Round 16 of the FIA Formula One World Championship brought the teams to Istanbul Park, home of the Turkish Grand Prix. The weekend has seen the domination of Mercedes so far which culminated in a front row lock-out for the Anglo-German team. However, an engine penalty for Lewis Hamilton means that he will start from P11 with his team mate Valtteri Bottas inheriting the first starting position.
For the Turkish Grand Prix, which was added to the calendar to replace Singapore this year, the three tyres in the middle of the range have been nominated: C2 is the P Zero White hard, C3 is the P Zero Yellow medium, and C4 is the P Zero Red soft. This is one step softer than the nomination made for the Turkish Grand Prix last year, which was held in November after a nine-year absence from the calendar.
Pirelli said that it took the decision to go one step softer, because the data gathered last year demonstrated a track with average levels of abrasion and low grip, resulting in an extremely slippery surface that nonetheless showed rapid track evolution.
Friday's practice sessions took place in nice and sunny conditions, allowing teams, drivers and the sport's tyre supplier to gather useful data on tyre behaviour. Based on that experience, Pirelli thinks that the fastest way to approach the 58-lap Turkish Grand Prix is a two-stopper, with one stint on the P Zero Yellow medium and two on the P Zero White hard. This is because two stops minimise graining and wear, allowing drivers to push harder during shorter stints.
Next-quickest is a one-stopper, going from the medium to the hard, and the next-fastest strategy after that involves doing two stints on the medium and one on the hard. Drivers were eager yesterday to avoid the soft compound for their first stint, and nine drivers got through Q2 on the medium tyre, and will therefore start the race on this compound today.
However, a more aggressive two-stop ‘sprint’ strategy using the P Zero Red soft tyre to start the race might also pay off under the right circumstances – so the strategy is finely balanced.
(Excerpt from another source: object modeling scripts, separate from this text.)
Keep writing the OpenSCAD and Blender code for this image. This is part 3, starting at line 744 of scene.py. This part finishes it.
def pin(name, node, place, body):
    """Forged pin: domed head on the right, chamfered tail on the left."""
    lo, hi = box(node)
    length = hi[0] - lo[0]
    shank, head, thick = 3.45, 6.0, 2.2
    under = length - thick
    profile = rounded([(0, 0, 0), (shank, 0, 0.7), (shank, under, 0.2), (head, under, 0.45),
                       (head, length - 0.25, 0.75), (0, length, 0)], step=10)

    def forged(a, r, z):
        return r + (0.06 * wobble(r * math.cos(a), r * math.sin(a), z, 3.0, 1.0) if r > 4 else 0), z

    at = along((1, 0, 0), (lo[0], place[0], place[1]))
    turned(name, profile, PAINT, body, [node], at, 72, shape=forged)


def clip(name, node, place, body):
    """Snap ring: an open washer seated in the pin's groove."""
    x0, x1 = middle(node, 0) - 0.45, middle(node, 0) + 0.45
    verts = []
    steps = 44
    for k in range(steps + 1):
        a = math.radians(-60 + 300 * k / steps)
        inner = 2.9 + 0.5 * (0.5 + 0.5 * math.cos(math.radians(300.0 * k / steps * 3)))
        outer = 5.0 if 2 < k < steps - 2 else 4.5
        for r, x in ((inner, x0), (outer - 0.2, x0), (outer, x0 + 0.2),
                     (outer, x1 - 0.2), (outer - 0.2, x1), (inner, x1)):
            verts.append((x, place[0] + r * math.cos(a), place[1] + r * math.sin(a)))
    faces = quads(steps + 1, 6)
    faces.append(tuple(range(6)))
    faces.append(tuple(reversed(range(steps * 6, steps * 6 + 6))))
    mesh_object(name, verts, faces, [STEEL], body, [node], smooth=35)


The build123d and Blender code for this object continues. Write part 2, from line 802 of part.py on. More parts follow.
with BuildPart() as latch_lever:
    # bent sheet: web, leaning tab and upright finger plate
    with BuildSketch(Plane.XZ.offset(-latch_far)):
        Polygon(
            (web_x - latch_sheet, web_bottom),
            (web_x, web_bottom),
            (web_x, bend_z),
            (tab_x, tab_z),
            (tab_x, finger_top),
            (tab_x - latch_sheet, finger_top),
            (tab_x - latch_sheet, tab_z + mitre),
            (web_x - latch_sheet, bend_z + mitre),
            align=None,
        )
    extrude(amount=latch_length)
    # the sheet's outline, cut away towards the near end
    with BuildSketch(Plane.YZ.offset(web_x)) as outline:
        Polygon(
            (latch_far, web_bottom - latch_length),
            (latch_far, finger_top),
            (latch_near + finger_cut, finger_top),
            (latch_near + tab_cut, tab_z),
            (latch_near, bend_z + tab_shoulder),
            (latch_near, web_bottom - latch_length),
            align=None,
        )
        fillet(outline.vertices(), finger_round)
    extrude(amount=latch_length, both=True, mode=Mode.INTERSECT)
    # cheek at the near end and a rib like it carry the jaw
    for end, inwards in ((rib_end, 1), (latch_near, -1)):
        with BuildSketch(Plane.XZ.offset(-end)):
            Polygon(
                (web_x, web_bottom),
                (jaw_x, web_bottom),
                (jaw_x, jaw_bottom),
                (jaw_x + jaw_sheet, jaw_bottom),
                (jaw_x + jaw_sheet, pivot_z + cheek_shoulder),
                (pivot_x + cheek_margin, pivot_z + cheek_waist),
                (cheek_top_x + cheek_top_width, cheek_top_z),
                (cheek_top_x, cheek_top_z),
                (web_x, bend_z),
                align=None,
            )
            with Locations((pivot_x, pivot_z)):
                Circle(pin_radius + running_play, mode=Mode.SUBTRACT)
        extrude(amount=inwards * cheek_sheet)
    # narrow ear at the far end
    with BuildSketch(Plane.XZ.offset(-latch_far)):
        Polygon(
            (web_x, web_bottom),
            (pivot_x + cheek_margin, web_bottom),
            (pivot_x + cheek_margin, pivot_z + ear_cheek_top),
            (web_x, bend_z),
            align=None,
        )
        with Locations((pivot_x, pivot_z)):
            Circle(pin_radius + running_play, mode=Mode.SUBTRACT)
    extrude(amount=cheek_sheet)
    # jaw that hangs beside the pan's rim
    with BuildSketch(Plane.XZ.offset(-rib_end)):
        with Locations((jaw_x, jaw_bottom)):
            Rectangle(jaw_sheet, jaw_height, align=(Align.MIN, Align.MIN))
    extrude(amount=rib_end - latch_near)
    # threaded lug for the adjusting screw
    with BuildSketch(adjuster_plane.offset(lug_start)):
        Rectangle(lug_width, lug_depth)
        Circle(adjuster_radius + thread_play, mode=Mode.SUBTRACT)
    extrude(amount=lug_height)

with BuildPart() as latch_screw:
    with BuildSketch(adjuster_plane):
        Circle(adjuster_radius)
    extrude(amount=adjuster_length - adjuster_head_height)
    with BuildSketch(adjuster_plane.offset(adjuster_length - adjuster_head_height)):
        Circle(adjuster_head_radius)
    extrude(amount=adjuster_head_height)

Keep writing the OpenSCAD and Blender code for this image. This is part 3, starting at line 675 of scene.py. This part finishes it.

Those starting on the soft tyre will need to stop relatively soon into the race due to the high wear rates on this compound (also because of the pressure-washed track surface) but after that they also have options.
The pit stop time loss penalty in Turkey is one of the lowest of the year at 20 seconds, which works in favour of a two-stopper: especially if it turns into an eventful race.
Pirelli’s Head of F1 and Car Racing Mario Isola said: “The rain had the effect of re-setting the track, but even in the wet conditions of free practice, the drivers reported a lot more grip compared to last year. The drivers then got to grips with the rapidly-evolving track on slicks again during qualifying, with nearly all of them choosing the medium for Q2.
“A two-stopper using the medium for one stint and the hard for two stints is on paper the fastest strategy tomorrow, but a medium-hard one-stopper or a ‘sprint’ strategy using the soft can’t be discounted either, so there are some interesting possibilities. The weather will also have a part to play, with the risk of rain still present. If this turns out to be the case, the wet running in FP3 will have been extremely valuable. The crossover points between both wets and intermediates as well as intermediates and slicks are lower than other tracks, and this will have an influence on strategies in changeable conditions,” Isola concluded.